Problem statement:
Repeat only the lines running from the beginning of the material through the line that contains "angle: The columns' angles.".
== == ==
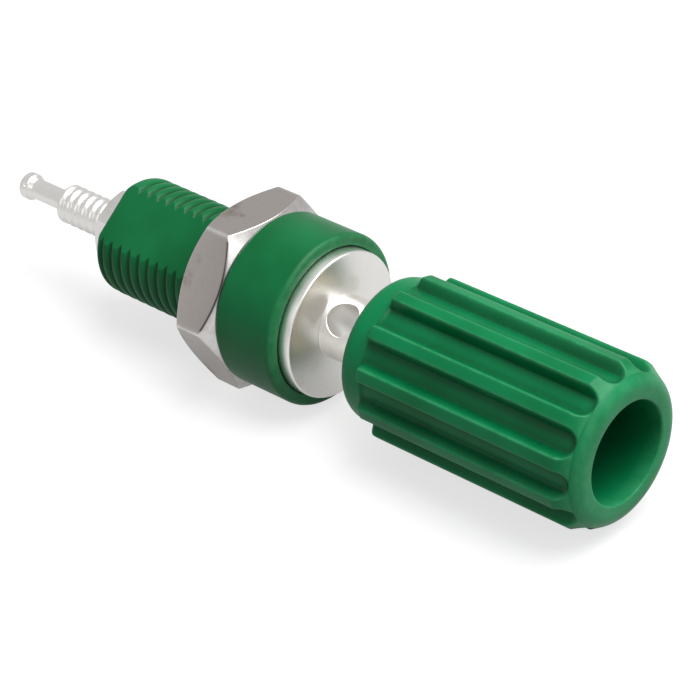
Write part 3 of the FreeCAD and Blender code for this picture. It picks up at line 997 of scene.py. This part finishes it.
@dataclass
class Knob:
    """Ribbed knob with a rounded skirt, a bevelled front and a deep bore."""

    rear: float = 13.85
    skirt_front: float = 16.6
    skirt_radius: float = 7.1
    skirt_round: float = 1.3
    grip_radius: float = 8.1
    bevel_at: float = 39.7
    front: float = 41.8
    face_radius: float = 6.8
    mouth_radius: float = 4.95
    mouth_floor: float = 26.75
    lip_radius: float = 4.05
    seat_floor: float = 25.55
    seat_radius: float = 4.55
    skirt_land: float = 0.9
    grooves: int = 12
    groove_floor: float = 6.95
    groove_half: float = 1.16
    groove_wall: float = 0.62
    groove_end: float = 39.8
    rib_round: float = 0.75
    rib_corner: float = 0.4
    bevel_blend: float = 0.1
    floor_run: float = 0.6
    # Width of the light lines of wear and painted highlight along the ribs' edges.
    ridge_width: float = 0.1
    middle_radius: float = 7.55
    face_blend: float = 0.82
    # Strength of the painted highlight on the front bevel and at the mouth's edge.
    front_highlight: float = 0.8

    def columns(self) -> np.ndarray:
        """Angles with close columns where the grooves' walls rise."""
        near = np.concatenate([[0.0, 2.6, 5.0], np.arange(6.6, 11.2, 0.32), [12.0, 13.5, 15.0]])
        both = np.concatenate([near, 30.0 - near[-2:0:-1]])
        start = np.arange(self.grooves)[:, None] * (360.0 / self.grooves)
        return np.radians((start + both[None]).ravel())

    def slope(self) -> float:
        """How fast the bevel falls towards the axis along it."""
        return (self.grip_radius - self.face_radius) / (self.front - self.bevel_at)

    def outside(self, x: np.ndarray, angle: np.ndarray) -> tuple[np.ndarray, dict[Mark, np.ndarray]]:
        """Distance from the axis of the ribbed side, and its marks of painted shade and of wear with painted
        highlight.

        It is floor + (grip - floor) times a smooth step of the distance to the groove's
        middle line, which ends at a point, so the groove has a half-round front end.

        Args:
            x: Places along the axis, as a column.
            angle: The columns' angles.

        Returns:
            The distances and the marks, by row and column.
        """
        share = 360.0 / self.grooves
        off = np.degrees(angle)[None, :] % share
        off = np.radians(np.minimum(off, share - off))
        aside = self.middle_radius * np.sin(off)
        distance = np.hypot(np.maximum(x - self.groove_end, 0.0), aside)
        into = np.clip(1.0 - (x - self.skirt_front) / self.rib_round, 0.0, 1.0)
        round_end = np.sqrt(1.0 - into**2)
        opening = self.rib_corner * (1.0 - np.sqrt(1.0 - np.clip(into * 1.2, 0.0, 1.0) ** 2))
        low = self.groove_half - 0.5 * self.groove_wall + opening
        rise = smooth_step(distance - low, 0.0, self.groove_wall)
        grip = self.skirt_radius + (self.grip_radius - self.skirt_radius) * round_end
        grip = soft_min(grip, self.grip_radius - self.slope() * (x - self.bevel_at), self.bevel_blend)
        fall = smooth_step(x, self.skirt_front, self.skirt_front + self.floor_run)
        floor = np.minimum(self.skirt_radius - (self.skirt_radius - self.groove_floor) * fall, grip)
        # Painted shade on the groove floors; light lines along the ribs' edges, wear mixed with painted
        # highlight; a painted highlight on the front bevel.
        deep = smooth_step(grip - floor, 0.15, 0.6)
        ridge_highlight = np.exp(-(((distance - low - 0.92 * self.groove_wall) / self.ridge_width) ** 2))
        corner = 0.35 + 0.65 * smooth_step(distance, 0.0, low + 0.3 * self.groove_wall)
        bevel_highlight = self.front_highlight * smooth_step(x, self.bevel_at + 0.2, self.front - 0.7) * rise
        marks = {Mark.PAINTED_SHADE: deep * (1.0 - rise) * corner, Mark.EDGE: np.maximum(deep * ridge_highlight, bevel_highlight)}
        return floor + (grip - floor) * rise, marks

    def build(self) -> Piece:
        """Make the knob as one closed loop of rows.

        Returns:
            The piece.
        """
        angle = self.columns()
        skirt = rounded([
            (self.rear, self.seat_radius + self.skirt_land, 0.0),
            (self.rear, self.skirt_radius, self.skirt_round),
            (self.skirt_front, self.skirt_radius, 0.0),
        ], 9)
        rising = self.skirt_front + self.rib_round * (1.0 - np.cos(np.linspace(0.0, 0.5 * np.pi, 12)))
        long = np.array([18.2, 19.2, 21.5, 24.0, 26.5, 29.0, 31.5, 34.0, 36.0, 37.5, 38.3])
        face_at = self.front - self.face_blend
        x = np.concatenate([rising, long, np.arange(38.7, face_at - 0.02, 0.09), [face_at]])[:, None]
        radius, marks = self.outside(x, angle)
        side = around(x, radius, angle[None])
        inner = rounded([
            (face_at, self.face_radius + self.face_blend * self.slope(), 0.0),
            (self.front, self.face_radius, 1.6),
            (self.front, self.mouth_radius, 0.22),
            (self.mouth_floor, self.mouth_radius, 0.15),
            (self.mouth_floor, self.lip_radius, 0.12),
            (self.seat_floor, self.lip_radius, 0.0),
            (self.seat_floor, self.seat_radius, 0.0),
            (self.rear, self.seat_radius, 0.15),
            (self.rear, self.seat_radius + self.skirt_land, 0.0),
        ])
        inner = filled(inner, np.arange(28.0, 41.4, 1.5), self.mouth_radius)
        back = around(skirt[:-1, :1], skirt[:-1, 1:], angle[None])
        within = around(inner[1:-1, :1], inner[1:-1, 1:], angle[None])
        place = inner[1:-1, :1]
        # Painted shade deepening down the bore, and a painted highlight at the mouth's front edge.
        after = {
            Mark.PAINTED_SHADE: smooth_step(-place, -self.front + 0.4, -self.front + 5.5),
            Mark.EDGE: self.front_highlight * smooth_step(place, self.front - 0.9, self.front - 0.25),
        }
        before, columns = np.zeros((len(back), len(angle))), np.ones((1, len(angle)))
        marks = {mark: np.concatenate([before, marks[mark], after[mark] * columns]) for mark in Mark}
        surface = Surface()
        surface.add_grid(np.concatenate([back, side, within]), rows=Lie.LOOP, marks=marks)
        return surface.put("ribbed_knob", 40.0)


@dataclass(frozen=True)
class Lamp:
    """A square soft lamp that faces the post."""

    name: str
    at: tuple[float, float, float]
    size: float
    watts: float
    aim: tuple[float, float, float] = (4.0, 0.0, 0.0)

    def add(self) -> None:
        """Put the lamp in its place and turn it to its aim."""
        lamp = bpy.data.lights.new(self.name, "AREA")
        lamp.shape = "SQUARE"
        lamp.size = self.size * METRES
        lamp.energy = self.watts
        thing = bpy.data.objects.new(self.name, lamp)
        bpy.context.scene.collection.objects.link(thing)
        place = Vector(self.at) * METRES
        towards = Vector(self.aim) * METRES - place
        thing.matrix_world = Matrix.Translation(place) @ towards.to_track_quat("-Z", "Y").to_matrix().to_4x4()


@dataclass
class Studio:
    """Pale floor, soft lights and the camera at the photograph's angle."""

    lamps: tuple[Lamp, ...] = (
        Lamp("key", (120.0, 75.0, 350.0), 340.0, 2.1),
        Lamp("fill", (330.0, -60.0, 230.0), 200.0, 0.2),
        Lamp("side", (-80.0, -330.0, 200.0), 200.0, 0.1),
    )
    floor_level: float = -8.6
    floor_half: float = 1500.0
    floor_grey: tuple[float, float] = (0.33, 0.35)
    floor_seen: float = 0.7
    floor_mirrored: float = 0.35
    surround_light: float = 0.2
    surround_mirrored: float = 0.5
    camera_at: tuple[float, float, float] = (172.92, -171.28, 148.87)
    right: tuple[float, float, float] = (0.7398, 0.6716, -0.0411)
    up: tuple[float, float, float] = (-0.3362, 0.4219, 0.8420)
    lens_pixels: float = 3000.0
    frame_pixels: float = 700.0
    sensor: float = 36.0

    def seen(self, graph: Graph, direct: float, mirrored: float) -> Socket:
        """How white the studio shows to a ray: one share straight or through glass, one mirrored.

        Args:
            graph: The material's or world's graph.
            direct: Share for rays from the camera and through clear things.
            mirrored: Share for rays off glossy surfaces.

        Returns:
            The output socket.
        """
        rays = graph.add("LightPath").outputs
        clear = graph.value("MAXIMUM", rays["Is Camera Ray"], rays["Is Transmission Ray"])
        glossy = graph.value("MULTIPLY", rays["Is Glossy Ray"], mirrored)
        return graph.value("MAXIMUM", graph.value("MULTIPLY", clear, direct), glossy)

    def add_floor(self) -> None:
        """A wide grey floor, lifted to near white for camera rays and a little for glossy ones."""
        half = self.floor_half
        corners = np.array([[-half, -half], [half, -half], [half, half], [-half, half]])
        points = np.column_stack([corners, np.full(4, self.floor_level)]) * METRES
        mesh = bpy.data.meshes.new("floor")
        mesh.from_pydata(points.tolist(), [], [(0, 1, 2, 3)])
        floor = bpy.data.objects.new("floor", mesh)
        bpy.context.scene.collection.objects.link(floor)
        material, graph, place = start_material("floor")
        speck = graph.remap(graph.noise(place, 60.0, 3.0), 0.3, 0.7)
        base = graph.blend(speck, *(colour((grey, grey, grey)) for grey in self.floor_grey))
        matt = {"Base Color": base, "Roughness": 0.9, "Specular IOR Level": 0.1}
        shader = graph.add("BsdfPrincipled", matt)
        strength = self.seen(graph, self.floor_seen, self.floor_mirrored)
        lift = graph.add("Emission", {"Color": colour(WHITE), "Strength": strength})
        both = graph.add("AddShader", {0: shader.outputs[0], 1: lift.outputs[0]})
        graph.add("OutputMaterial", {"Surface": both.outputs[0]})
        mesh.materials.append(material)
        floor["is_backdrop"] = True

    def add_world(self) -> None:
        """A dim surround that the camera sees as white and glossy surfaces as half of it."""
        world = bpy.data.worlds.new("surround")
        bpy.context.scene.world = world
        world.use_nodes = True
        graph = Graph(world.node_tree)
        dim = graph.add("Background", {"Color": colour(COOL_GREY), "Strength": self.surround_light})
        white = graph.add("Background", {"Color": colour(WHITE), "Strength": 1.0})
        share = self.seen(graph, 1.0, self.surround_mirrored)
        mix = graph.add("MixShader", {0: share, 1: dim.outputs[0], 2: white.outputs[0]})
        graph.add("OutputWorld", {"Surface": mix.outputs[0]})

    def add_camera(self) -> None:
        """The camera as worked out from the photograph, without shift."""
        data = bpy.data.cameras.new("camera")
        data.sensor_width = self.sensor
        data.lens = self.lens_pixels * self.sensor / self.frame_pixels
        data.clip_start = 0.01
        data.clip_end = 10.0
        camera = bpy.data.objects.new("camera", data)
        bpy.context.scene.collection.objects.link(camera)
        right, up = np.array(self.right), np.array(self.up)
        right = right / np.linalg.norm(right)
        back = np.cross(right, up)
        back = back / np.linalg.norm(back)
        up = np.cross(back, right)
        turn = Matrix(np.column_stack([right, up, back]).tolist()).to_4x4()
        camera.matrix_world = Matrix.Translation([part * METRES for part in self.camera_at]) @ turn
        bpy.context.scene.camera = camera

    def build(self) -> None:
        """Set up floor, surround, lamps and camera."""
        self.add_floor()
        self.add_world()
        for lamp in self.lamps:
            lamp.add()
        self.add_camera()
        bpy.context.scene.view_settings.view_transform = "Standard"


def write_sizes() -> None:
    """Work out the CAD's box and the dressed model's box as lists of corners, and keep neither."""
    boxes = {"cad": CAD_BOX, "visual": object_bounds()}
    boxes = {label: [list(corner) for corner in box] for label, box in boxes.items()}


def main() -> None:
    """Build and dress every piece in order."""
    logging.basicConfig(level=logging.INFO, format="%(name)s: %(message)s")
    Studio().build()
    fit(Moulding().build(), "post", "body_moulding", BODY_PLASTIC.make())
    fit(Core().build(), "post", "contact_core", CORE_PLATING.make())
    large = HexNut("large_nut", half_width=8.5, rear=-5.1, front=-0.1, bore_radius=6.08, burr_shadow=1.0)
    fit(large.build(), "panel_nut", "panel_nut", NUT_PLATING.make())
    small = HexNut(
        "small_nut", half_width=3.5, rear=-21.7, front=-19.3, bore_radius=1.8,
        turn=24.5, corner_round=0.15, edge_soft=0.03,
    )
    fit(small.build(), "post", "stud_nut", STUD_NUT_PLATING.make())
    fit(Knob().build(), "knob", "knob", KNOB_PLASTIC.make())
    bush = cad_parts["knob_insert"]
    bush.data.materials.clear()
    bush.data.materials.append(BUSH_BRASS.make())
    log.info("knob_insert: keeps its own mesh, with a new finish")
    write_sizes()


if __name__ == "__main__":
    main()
== == ==
Task output:
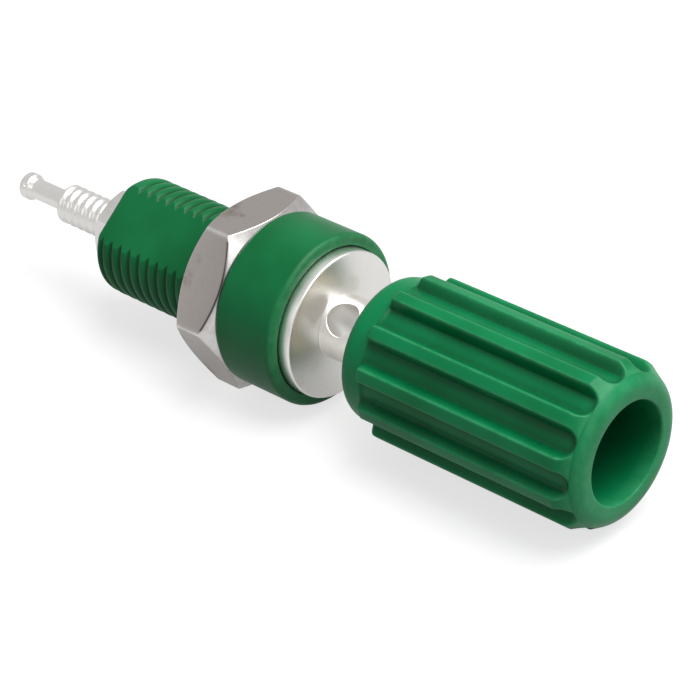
Write part 3 of the FreeCAD and Blender code for this picture. It picks up at line 997 of scene.py. This part finishes it.
@dataclass
class Knob:
    """Ribbed knob with a rounded skirt, a bevelled front and a deep bore."""

    rear: float = 13.85
    skirt_front: float = 16.6
    skirt_radius: float = 7.1
    skirt_round: float = 1.3
    grip_radius: float = 8.1
    bevel_at: float = 39.7
    front: float = 41.8
    face_radius: float = 6.8
    mouth_radius: float = 4.95
    mouth_floor: float = 26.75
    lip_radius: float = 4.05
    seat_floor: float = 25.55
    seat_radius: float = 4.55
    skirt_land: float = 0.9
    grooves: int = 12
    groove_floor: float = 6.95
    groove_half: float = 1.16
    groove_wall: float = 0.62
    groove_end: float = 39.8
    rib_round: float = 0.75
    rib_corner: float = 0.4
    bevel_blend: float = 0.1
    floor_run: float = 0.6
    # Width of the light lines of wear and painted highlight along the ribs' edges.
    ridge_width: float = 0.1
    middle_radius: float = 7.55
    face_blend: float = 0.82
    # Strength of the painted highlight on the front bevel and at the mouth's edge.
    front_highlight: float = 0.8

    def columns(self) -> np.ndarray:
        """Angles with close columns where the grooves' walls rise."""
        near = np.concatenate([[0.0, 2.6, 5.0], np.arange(6.6, 11.2, 0.32), [12.0, 13.5, 15.0]])
        both = np.concatenate([near, 30.0 - near[-2:0:-1]])
        start = np.arange(self.grooves)[:, None] * (360.0 / self.grooves)
        return np.radians((start + both[None]).ravel())

    def slope(self) -> float:
        """How fast the bevel falls towards the axis along it."""
        return (self.grip_radius - self.face_radius) / (self.front - self.bevel_at)

    def outside(self, x: np.ndarray, angle: np.ndarray) -> tuple[np.ndarray, dict[Mark, np.ndarray]]:
        """Distance from the axis of the ribbed side, and its marks of painted shade and of wear with painted
        highlight.

        It is floor + (grip - floor) times a smooth step of the distance to the groove's
        middle line, which ends at a point, so the groove has a half-round front end.

        Args:
            x: Places along the axis, as a column.
            angle: The columns' angles.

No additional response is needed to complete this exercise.